Body cameras

University of Nebraska-Lincoln Police Office Eric Fischer displays the wearable camera campus officers already use while on duty. 

Legislation that began on New Year's Day put an end to the seven-year run Wahoo police had with their body cameras.

The Wahoo City Council voted in December to stop using the cameras after LB1000 required the Nebraska Commission on Law Enforcement and Criminal Justice to approve a statewide body-worn camera policy.

Several Nebraska law enforcement agencies voiced their concerns about the policy during a three-hour public hearing in October. The Crime Commission ultimately passed the new policy on a 10-2 vote.

It covers when and how to use a body camera, as well as storage and destruction of video.

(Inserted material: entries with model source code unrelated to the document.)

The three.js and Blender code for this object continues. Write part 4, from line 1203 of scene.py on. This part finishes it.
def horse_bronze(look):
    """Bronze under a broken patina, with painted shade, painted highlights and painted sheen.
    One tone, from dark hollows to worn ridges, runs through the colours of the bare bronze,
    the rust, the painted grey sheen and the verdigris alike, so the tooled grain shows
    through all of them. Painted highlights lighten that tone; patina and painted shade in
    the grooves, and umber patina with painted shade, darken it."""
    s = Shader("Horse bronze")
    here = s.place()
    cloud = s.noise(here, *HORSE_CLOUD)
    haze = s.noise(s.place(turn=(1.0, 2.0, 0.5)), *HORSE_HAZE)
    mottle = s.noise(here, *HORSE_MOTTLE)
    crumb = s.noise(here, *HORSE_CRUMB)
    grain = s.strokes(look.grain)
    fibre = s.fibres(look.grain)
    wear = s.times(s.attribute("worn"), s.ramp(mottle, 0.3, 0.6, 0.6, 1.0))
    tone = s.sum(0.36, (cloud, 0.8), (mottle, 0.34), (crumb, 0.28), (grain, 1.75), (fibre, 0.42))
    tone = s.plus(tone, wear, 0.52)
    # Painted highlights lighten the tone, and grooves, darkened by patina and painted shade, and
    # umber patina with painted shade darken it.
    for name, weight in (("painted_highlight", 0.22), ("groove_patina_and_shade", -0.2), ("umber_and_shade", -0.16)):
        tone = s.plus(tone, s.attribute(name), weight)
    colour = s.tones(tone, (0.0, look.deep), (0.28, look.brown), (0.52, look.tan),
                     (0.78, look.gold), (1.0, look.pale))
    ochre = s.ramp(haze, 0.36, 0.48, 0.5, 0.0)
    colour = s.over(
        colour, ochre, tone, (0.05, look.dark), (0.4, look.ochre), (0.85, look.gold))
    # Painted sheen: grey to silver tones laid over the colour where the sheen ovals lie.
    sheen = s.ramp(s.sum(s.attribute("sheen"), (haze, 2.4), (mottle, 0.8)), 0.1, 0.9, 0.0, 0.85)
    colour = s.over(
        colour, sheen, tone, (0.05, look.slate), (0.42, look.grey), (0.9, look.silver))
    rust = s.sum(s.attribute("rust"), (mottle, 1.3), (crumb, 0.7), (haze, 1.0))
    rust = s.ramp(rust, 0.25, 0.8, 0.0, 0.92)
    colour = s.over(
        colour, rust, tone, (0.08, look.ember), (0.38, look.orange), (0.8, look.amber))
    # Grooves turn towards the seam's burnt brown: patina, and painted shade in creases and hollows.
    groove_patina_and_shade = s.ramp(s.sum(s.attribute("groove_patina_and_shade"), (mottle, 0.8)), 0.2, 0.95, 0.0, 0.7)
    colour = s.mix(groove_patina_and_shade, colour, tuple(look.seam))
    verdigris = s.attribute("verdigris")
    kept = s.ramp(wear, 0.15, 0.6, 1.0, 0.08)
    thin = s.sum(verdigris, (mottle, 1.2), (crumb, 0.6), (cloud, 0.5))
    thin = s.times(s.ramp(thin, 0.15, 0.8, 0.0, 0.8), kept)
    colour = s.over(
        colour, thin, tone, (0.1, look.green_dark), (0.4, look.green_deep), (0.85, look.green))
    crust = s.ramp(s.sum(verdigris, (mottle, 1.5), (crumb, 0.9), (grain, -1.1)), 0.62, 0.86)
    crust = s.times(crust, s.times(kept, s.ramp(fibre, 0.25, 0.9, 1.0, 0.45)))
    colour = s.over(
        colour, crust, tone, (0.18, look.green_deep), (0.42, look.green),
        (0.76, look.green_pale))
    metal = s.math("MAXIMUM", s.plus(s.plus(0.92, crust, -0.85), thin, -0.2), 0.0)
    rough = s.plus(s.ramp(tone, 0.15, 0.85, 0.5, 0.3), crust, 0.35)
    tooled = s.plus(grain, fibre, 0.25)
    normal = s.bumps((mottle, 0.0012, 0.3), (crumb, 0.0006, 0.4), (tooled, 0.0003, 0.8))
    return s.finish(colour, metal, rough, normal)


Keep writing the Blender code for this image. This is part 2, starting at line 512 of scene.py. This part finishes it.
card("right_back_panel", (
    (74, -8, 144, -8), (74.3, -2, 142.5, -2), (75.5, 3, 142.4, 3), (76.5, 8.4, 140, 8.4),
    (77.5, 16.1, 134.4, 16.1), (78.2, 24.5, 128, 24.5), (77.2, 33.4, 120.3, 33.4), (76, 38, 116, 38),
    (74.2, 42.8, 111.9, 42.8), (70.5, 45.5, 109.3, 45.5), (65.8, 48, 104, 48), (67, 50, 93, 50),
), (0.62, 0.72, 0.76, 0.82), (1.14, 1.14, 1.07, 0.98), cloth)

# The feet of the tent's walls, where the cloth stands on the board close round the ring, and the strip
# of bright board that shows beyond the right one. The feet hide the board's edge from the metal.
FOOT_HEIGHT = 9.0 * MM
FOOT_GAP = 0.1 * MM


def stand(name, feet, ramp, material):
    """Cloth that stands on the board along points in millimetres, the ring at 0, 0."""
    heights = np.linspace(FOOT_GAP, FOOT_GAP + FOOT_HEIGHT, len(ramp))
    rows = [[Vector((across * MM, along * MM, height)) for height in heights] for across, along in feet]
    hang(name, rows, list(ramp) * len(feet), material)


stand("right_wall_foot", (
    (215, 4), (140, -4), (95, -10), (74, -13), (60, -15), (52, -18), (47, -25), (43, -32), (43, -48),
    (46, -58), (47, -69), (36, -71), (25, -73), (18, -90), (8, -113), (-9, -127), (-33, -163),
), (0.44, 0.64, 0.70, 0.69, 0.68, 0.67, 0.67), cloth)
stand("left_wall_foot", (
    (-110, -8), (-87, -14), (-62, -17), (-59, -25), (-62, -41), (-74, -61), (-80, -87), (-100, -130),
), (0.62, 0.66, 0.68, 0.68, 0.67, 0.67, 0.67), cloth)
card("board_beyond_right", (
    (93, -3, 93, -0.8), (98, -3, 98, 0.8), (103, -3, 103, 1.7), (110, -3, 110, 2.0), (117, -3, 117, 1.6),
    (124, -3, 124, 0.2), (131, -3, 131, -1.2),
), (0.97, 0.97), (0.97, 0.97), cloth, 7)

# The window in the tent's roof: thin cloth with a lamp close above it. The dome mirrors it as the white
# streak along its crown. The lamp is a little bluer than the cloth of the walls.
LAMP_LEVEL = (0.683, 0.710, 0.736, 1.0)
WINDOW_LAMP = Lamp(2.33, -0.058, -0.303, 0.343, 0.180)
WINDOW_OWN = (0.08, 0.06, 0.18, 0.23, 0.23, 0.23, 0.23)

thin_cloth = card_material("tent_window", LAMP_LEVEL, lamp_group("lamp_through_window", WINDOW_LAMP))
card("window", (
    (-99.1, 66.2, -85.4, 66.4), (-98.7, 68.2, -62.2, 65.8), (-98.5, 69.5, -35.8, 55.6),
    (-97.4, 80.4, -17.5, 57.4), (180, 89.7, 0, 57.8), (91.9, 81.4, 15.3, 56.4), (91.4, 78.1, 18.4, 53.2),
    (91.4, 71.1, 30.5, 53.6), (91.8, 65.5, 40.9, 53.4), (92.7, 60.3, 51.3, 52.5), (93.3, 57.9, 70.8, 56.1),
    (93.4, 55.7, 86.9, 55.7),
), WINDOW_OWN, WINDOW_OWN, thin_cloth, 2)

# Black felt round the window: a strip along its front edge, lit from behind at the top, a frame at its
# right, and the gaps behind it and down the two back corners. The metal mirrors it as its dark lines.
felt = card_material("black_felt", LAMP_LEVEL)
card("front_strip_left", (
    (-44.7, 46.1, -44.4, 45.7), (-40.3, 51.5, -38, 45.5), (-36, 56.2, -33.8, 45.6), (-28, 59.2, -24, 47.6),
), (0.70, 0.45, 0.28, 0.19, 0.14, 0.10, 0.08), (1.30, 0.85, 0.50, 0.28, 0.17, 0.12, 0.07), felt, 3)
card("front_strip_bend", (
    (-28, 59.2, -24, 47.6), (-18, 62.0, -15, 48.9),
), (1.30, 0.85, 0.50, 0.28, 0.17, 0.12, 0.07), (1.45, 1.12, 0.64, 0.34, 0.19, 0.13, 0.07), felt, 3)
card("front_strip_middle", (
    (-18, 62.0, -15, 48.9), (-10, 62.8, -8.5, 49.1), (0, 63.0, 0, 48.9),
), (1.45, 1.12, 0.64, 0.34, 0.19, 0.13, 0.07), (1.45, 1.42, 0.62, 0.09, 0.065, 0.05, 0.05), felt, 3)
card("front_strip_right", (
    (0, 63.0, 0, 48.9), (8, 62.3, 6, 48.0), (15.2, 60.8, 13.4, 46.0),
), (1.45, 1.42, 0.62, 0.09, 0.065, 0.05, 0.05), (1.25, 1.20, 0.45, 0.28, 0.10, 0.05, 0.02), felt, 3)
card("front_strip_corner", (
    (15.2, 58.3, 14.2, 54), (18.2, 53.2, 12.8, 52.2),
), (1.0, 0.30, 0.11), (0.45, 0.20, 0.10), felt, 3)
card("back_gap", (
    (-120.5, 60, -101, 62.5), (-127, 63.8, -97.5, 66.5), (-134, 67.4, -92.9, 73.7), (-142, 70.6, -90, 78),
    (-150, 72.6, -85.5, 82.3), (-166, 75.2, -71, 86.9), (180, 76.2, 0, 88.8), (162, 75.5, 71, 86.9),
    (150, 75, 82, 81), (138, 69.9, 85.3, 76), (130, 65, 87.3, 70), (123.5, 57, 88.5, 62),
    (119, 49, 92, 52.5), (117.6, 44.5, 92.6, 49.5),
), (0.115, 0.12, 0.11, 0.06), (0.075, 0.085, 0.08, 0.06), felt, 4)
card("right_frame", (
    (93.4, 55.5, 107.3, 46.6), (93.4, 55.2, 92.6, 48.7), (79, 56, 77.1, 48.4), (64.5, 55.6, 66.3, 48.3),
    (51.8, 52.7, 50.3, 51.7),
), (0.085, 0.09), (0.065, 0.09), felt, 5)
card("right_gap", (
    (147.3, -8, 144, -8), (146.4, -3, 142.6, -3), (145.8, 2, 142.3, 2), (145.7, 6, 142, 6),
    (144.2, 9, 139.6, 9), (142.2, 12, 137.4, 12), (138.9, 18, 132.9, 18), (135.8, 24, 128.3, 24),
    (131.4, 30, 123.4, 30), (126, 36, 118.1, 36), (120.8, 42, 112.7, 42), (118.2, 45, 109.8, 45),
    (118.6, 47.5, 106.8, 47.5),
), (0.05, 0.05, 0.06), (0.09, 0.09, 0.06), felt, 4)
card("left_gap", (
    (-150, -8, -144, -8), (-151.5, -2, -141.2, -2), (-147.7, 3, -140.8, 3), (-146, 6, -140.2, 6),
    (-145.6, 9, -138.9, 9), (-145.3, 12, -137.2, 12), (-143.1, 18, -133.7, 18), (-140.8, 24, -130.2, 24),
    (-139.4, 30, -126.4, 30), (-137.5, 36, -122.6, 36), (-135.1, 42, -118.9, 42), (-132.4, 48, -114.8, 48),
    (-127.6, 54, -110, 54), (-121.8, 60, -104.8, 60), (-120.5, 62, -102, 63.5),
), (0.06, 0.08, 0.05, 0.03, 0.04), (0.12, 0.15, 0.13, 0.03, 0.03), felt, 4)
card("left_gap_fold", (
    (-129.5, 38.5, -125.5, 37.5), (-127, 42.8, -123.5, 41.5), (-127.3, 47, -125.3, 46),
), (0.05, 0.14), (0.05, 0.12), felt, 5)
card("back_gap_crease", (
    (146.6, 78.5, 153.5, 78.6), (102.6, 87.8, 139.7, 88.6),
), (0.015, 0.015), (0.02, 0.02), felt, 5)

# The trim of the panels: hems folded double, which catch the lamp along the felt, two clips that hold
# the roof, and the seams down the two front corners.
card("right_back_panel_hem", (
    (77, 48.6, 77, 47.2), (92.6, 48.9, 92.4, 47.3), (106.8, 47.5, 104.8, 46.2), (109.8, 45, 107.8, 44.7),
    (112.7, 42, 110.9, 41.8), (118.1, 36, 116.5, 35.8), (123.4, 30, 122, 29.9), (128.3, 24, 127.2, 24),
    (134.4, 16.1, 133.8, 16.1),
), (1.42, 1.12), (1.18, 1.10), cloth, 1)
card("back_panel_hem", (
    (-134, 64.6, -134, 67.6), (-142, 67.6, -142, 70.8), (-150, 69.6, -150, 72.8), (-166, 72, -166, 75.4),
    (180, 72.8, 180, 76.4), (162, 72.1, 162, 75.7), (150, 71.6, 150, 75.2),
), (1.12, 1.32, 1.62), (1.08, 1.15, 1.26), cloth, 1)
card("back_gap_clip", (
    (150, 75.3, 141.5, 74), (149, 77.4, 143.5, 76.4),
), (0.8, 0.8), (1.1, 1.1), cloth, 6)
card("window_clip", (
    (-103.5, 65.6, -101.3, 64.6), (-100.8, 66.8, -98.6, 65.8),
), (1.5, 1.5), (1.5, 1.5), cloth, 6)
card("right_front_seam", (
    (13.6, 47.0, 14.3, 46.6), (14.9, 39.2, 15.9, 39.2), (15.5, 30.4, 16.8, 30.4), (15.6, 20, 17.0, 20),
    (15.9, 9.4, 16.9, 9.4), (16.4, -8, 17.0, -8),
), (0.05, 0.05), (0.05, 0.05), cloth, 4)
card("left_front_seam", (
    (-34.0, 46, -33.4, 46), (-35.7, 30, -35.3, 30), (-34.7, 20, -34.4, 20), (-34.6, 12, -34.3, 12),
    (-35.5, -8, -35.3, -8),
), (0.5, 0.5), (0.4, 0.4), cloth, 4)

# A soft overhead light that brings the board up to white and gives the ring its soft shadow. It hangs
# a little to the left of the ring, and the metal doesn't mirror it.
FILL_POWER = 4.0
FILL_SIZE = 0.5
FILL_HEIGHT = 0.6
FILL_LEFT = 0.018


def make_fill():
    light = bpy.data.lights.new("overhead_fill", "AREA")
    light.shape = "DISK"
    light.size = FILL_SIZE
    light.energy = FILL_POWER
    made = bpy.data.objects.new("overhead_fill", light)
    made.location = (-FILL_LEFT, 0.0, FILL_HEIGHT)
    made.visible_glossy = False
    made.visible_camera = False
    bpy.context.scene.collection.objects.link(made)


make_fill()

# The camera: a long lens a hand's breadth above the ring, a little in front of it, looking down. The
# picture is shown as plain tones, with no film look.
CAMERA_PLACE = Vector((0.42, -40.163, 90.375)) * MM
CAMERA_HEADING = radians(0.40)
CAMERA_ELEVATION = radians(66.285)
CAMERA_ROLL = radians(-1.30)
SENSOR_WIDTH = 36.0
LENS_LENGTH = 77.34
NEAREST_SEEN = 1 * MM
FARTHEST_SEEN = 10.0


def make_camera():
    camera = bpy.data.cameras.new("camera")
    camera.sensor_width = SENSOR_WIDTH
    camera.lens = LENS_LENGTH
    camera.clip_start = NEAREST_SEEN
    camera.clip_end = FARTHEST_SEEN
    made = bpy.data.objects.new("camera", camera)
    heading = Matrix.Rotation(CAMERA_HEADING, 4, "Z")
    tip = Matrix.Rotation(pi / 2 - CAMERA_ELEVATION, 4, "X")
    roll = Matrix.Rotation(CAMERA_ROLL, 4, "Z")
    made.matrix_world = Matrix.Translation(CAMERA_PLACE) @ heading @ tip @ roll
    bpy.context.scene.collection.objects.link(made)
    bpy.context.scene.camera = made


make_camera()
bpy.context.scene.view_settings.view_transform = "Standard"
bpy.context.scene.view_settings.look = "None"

Local law enforcement departments were given some leeway to modify their policies, as long as they met certain requirements, including:

* Each person who wears a camera or works with the footage should receive training at least once, with the possibility of additional periodic training. 

* Authorities wearing cameras should tell contacts they are recording, when practical. 

* Departments must store all video and audio recordings for a minimum of 90 days, unless they're needed for training or for use in prosecution. 

After reviewing the finalized policy, Wahoo Police Chief Ken Jackson said he realized his small department couldn’t afford requirements regarding training, and storing and destroying recordings.

The legislation, introduced by Omaha Sen. Heath Mello, allows individual law enforcement agencies to forgo using body cameras rather than meeting the requirements.

"The only way to not spend more money is to not use (cameras)," said Jackson. "If you have confidence in your officers, that they'll report accurately what happens, that's what you do. You stop."

Wahoo police had used cameras for seven years, he said, but didn't use them nearly as much as the new rules require. 

"The more you use, the more video you have to manage and handle and that's where the cost went," Jackson said. "Everybody that uses a body camera and everybody that handles that video needs to be trained in how to run the camera and what is appropriate to release, what isn't. The real cost is in the manipulation of the downloading, the storing, the retractions if it is released, and the destruction."

During the October meeting, some departments expressed concerns that new storing rules would require them to buy upgraded or additional technology.

The cost for Wahoo could have hit more than $15,000, Jackson said.

Before the council voted, Jackson said it reviewed the city's insurance policy and discovered there would be no additional liability or concerns if Wahoo police discontinued using the cameras. 

"The Legislature did what they thought they needed to do," he said. "It pretty well reflects the national mood of legislatures and political bodies."

He reassured Wahoo residents that his six full-time police officers will continue to strive to do good work.

"The cameras made even me kinda lazy," Jackson said. "I don't take as good as notes anymore or write as detailed reports, but the truth is, prosecutors and attorneys are not going to sit down and watch hours and hours of body-camera video, so we still need to do good-quality work and report writing."

Crete Police Chief Steve Hensel, who was originally worried about the new policy, said his officers have been retrained and started wearing body cams again Tuesday after a break to come in compliance with the new law.

"There will be added expenses managing the data; however, I believe the value of the recordings exceeds those costs," he said.

Beatrice Police Chief Bruce Lang said his officers have been using body cameras 24/7 for two years. While the new policy is costing the department a bit more, it hasn't affected the decision on implementation, he said.

In Lincoln, Police Chief Jeff Bliemeister said since the legislation, his department has made several changes to its body-worn camera policy. The department changed storage from a local PC to a server system similar to that used for in-car videos, and all staff responsible for using the cameras and the technology, or their supervisors, received additional training.

The training includes how to use the camera, how to tag data, how to upload and view data, and how to document a malfunction, among other procedures. 

And with the help of multiple resident groups, Bliemeister issued a general policy that matches what the crime commission wants.

The department continues to use the four body-worn cameras it has, Bliemeister said.

In the end, Wahoo's Jackson said he appreciates the thought that went into the policy by the crime commission. 

"But, still, we're a small city and money is limited," he said. "I've never missed an opportunity to remind my state senators that they're the ones that help generate money."